Given $f:A\to B,g:B\to C$ be bijection.

To prove $gof:A\to C$ is a bijection then

We have to prove $gof:A\to C$ is One –one & onto

To prove gof is one-one :

Let $a_1,a_2\in A\Rightarrow f\left(a_1\right),f\left(a_2\right)\in B$

($\because f:A\to B$ is a function)

$g\left(f\left(a_1\right)\right),g\left(f\left(a_2\right)\right)\in C$

($\because g:B\to C$ is a function)

Let $\left(gof\right)\left(a_1\right)=\left(gof\right)\left(a_2\right)$

$\Rightarrow g\left(f\left(a_1\right)\right)=g\left(f\left(a_2\right)\right)$

$\because g:B\to C$ is one - one function

$\Rightarrow f\left(a_1\right)=f\left(a_2\right)\Rightarrow a_1=a_2$

$\because f:A\to B$ is one – one function

$\therefore \text{ gof }:A\to C$ is one – one function

To prove gof is onto : 

Given $f:A\to B$ and $g:B\to C$ are two onto functions.

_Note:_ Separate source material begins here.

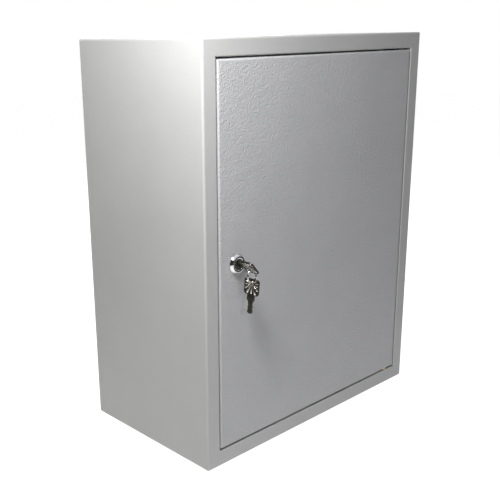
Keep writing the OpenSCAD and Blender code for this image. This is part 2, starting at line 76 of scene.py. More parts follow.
BOW_WIDTH, BOW_LENGTH, BOW_THICK, BOW_CORNER = mm(20, 19.5, 2.2, 3.5)
NECK_WIDTH, NECK_LENGTH = mm(9.4, 7)
BLADE_WIDTH, BLADE_LENGTH, BLADE_THICK = mm(7, 16, 2)
HOLE_RADIUS = 2.6 * MM
HOLE_Y = -(NECK_LENGTH + BOW_LENGTH - 5.8 * MM)
FLUTES = 14
CUTS = mm(0.5, 1.0, 0.3, 0.8, 0.5)
FIRST_CUT, CUT_PITCH, CUT_FLAT = mm(3.2, 2.2, 1.1)


# ---------------------------------------------------------------- material building blocks

def shader(name, **values):
    """A material with a Principled shader, whose plain sockets are set by name."""
    material = bpy.data.materials.new(name)
    material.use_nodes = True
    principled = material.node_tree.nodes["Principled BSDF"]
    for socket, value in values.items():
        principled.inputs[socket.replace("_", " ")].default_value = value
    return material, principled


def add_node(material, kind, **settings):
    node = material.node_tree.nodes.new(kind)
    for name, value in settings.items():
        setattr(node, name, value)
    return node


def link(material, output, target):
    material.node_tree.links.new(output, target)


def place_on(material):
    """Object coordinates, in metres."""
    return add_node(material, "ShaderNodeTexCoord").outputs["Object"]


def cloud(material, scale, detail=2.0, roughness=0.5):
    """Soft noise with `scale` features to the metre."""
    node = add_node(material, "ShaderNodeTexNoise")
    node.inputs["Scale"].default_value = scale
    node.inputs["Detail"].default_value = detail
    node.inputs["Roughness"].default_value = roughness
    link(material, place_on(material), node.inputs["Vector"])
    return node.outputs["Fac"]


def ramp(material, factor, *stops):
    """Colours at places along a factor."""
    node = add_node(material, "ShaderNodeValToRGB")
    elements = node.color_ramp.elements
    while len(elements) < len(stops):
        elements.new(0.5)
    for element, (place, colour) in zip(elements, stops):
        element.position = place
        element.color = (*colour, 1)
    link(material, factor, node.inputs["Fac"])
    return node.outputs["Color"]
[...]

Let $c\in C$ since $g:B\to C$ is onto,there

Exists $b\in B$ such that $g\left(b\right) = c$

Since $f:A\to B$ is onto for $b\in B$there exists

$a\in A$ such that $f\left(a\right)=b$

$\therefore \left(\text{ gof }\right)\left(a\right)=g\left(f\right(a\left)\right)=g\left(b\right)=c$

$\therefore$Every element of C has atleast one pre image in A

$\therefore \text{ gof }:A\to C$ is onto

$\therefore \text{ gof }:A\to C$ is one-one and onto

Hence $\text{ gof }:A\to C$ is bijection